Q2: How does this transaction compare historically to other rare earth consolidations? Answer: Historically, consolidation events that simplify ownership have produced sharp re-ratings for juniors when they unlock access to strategic investors or development capital. However, not all consolidations convert to production—execution risk and permitting in sensitive jurisdictions remain the principal barriers. The April 17, 2026 deal mirrors prior patterns where control spurred downstream negotiations but required subsequent technical validation.

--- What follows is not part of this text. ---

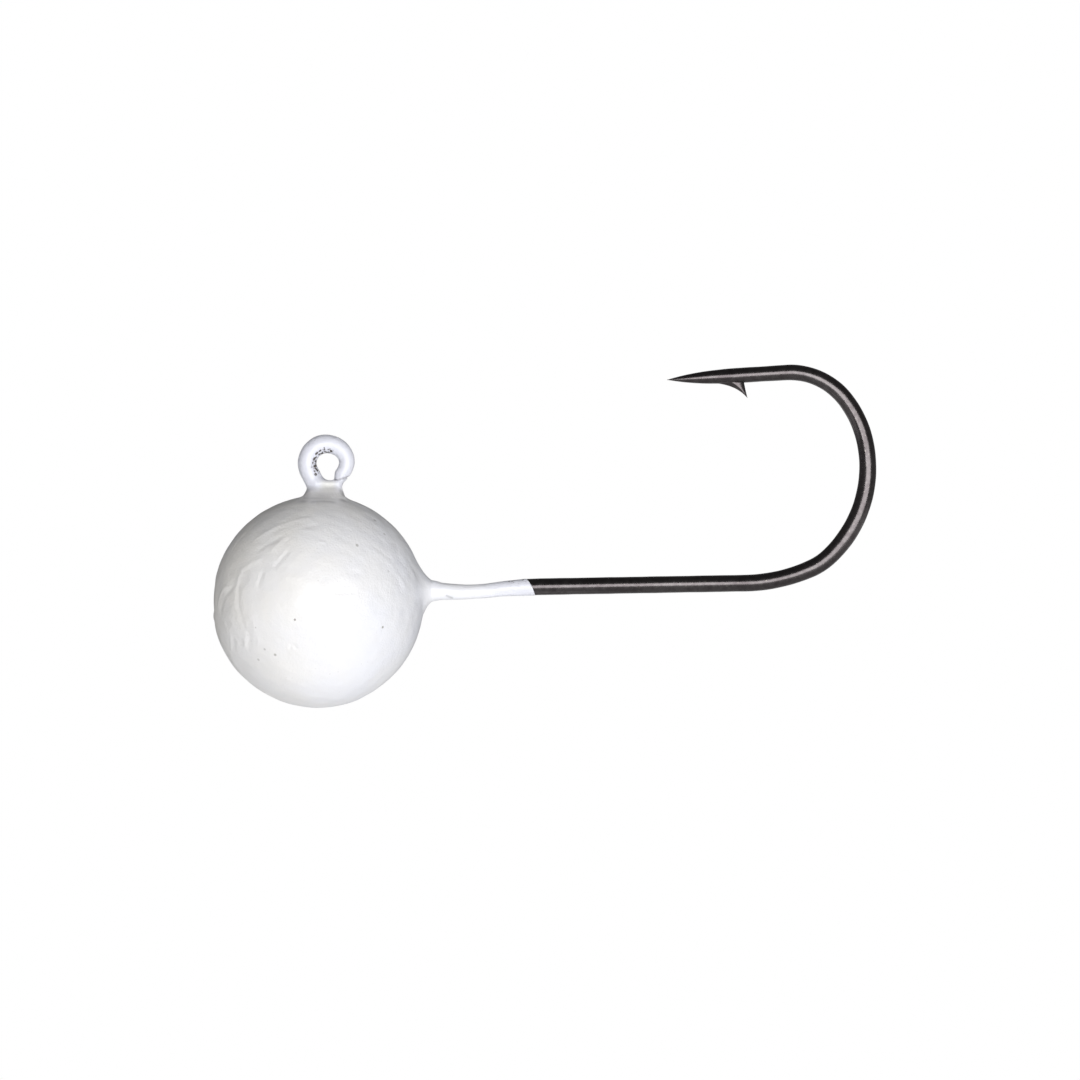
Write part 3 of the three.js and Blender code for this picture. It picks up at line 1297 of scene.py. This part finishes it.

Q3: Could governments step in to support Tanbreez development? Answer: Yes. Given the geopolitically strategic nature of heavy rare earths, middle- and high-income governments have precedent for offering incentives—ranging from grants for feasibility to tax concessions and offtake guarantees. Any public support would materially alter project economics but also impose compliance and security conditions that change the timeline and cost structure.
Bottom Line
Critical Metals’ move to 92.5% ownership at Tanbreez and the ensuing 45% intraday spike on April 17, 2026, reflect a market willing to pay for simplified governance and strategic optionality; realization of that value depends on financing, metallurgy and permitting execution. The consolidation is a necessary but not sufficient condition for project delivery and will redirect the company’s immediate priorities toward de-risking technical and regulatory milestones.
Disclaimer: This article is for informational purposes only and does not constitute investment advice.